Le premier morceau ne m’a pas laissé un souvenir impérissable, mais j’ai commencé à dresser l’oreille au second, très swing, qui a offert un très beau solo à la contrebasse d’Éric Revis. Je chavire avec la salle lors d’une ballade poignante au saxo soprano, qui permet à Joey Calderazzo (piano) de montrer de belles qualités de phrasé, de mélodie et d’intensité dramatique.

Pendant que le chef se repose, ses trois compagnons montrent l’étendue de leur talent et font la preuve qu’ils pourraient parfaitement fonctionner en trio. C’est l’occasion pour le batteur, Justin Faulkner, de montrer toute sa vélocité.

Dans un morceau exécuté au saxophone alto, Marsalis fait preuve de sa magistrale virtuosité soutenue par le piano qui swingue avant de laisser le chef en tête à tête avec sa section rythmique, dont on sent alors toute la force et la cohésion. Le public qui trépignait lors du morceau précédent exulte cette fois sans retenue.

Suit une longue méditation au saxophone soprano. Marsalis senior semble suivre les méandres de sa pensée vagabonde tandis que la contrebasse égrène des notes comme une horloge implacable. On en oublierait presque le piano et la batterie, abîmés, nous aussi, dans une sorte de contemplation rêveuse : un vrai moment de grâce.

Puis une sorte de bis démarre par un solo de contrebasse dans lequel s’introduisent peu à peu le piano, la batterie et le saxo soprano. On commence à s’ennuyer un peu avant que le maître ne conclue par une intervention aussi débridée que virtuose.

Un dernier bis en tutti, musclé, swinguant en diable avec Marsalis au ténor, offre à la batterie la possibilité de montrer, outre sa dextérité, une belle invention rythmique, et la conclusion arrive, évidente dans sa force.
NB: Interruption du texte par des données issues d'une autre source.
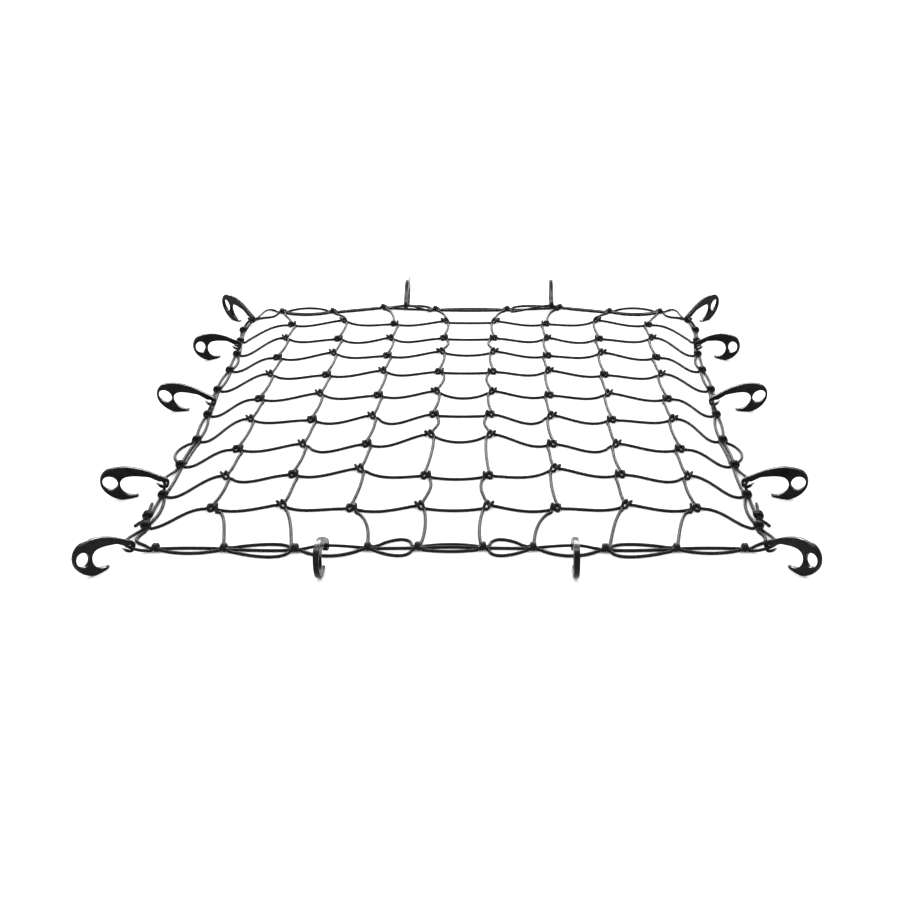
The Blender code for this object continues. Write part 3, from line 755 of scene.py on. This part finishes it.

Le public, debout, salue l’artiste d’une longue ovation.

Duo Jean-Marie Machado / Dave Liebman

La salle du théâtre était pleine à craquer de spectateurs enthousiastes et pourtant j’ai cru ne jamais « entrer » dans ce concert à deux voix. Une des explications, sans doute, réside dans mon incapacité à concevoir qu’on puisse dépasser à la clarinette le concerto que Mozart lui a consacré. Vous imaginez ma gêne devant un virtuose, Dave Liebman, qui ne sort guère de son instrument que des stridences et qui stridule encore la plainte la plus élégiaque. Et pourtant le miracle s’est produit. D’abord avec une composition de Machado, les Yeux de Tangaki, où Liebman utilise d’abord un piccolo puis établit un dialogue, encore timide, entre sa clarinette aux colorations orientales fugaces et le piano qui use de rythmes très variés.

Le moment de pur bonheur de ce concert est la composition que Machado a tirée de Nostalgie de toi, un fado chanté par Amalia Rodrigues. Le piccolo brille sur fond de sonorités diverses tirées de son piano par Machado en jouant directement sur les cordes frappées ou frottées. Puis la clarinette entre dans le dialogue avec un registre plus grave. Une pure merveille.

Pour le bis, la clarinette semble avoir retrouvé la mélodie, le dialogue avec le piano est évident : je peux sans réserve me joindre au concert d’applaudissements qui terminent le spectacle.

La nuit n’est pas finie. Dehors, la fumée des grillades embrume l’atmosphère. La fraîcheur réussit à peine à clairsemer les rangs de festivaliers. La rue résonne encore de concerts en plein air, mais pour moi le temps est venu de me retirer pour savourer, loin du bruit, toutes ces émotions.